If you’re serious about next quarter eclipsing the previous one, it’s not enough just to do a few things better - you need to get better too.

We’re always keen to work on what we’re good at, but the easiest place to start to see quick improvement in your performance is pro-actively working to minimize weak areas of your sales process and skill set.

Whether it’s establishing early rapport with prospects, asking effective qualifying questions, up-selling, cross-selling or closing, invest some time addressing aspects of your game where you know you’re not yet firing on all cylinders.

Ask your employer what resources the company has for internal or external training, and supplement any support they offer with your own research. On top of the countless sales books on offer, resources like Quora can be a great place to pick up insight from industry peers, as well as leading sales blogs like HubSpot or Salesforce.
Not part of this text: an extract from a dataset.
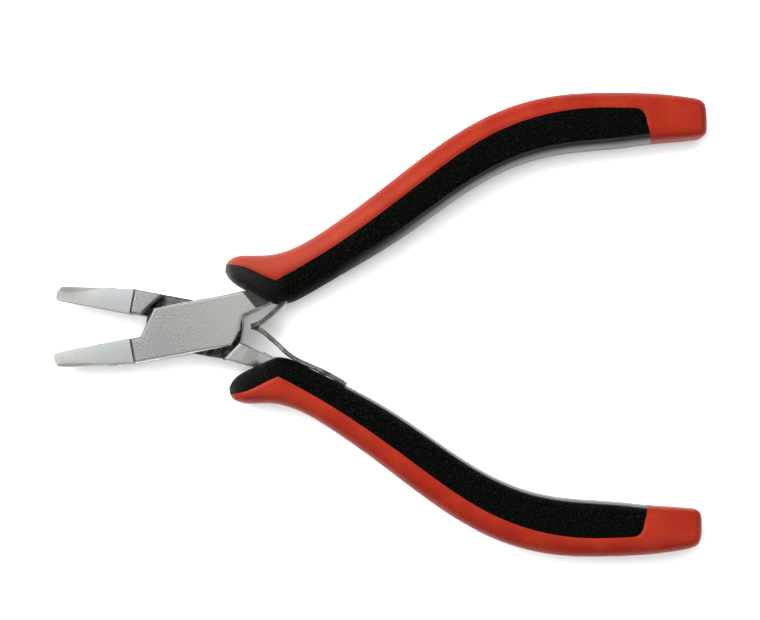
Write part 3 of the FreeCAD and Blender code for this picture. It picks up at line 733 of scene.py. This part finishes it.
def build_world():
    """Studio glow, bright from the near side, weaker from the far side and dim overhead."""
    world = bpy.data.worlds.new("studio")
    bpy.context.scene.world = world
    world.use_nodes = True
    tree = world.node_tree
    split = tree.nodes.new("ShaderNodeSeparateXYZ")
    tree.links.new(tree.nodes.new("ShaderNodeTexCoord").outputs["Generated"], split.inputs[0])
    glow = split.outputs["Y"]
    for low, high, start, end in ((-0.5, 0.35, NEAR_GLOW, FAR_GLOW), (0.55, 0.92, None, OVERHEAD_GLOW)):
        step = tree.nodes.new("ShaderNodeMapRange")
        step.interpolation_type = "SMOOTHSTEP"
        step.inputs["From Min"].default_value, step.inputs["From Max"].default_value = low, high
        step.inputs["To Max"].default_value = end
        if start is None:
            tree.links.new(glow, step.inputs["To Min"])
            tree.links.new(split.outputs["Z"], step.inputs["Value"])
        else:
            step.inputs["To Min"].default_value = start
            tree.links.new(glow, step.inputs["Value"])
        glow = step.outputs["Result"]
    tree.links.new(glow, tree.nodes["Background"].inputs["Strength"])


def build_lights(floor):
    """Soft key light from the upper left, a fill, and a light for the sheet alone."""
    sheet = bpy.data.collections.new("sheet")
    sheet.objects.link(floor)
    for name, place, width, watts, onto in LIGHTS:
        light = bpy.data.lights.new(name, "AREA")
        light.shape = "SQUARE"
        light.size = width
        light.energy = watts
        lamp = bpy.data.objects.new(name, light)
        lamp.location = place
        if onto == "sheet":
            lamp.light_linking.receiver_collection = sheet
        lamp.rotation_euler = (VIEW_MIDDLE - Vector(place)).to_track_quat("-Z", "Y").to_euler()
        bpy.context.scene.collection.objects.link(lamp)


def build_camera():
    """Camera straight above, set a little to the near side and shifted back to frame the pliers."""
    camera_data = bpy.data.cameras.new("camera")
    camera_data.sensor_width = SENSOR_WIDTH
    camera_data.lens = SENSOR_WIDTH * CAMERA_HEIGHT / VIEW_WIDTH
    camera = bpy.data.objects.new("camera", camera_data)
    camera.location = (VIEW_MIDDLE.x, VIEW_MIDDLE.y - CAMERA_ASIDE, MID_Z + CAMERA_HEIGHT)
    camera_data.shift_y = CAMERA_ASIDE / VIEW_WIDTH
    bpy.context.scene.collection.objects.link(camera)
    bpy.context.scene.camera = camera
    bpy.context.scene.view_settings.view_transform = "Standard"


steel, spring = steel_material(), spring_material()
nylon = nylon_material()
screw, rivet = fastener_material("fastener_steel", 0.16), fastener_material("rivet_steel", 0.5)
dress_cad({"outer_half": steel, "inner_half": steel, "joint_rivet": steel,
           "lower_jaw_screw": screw, "upper_jaw_screw": screw,
           "upper_spring_rivet": rivet, "lower_spring_rivet": rivet})
build_grips(red_material(), black_material())
for side in ARMS:
    leaf_spring(side, spring)
    nylon_jaw(side, nylon)
build_lights(build_floor())
build_world()
build_camera()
7. Gather internal feedback

Last but not least, don’t forget to learn from those who know you best – your own team. If you’re lucky enough to have a hands-on VP who invests time in coaching his or her team, you may be getting some good input from your direct manager already.

What’s less common is for sales reps to go their own team members to seek our constructive criticism. Your peers are the ones who’ve probably heard you make the most calls, who know your routine best and who are most clued-in about the ins and outs of each promising deal in your pipeline.

While they may not offer it up uninvited, your colleagues can often provide some useful objective advice that helps you fix things you’re not seeing.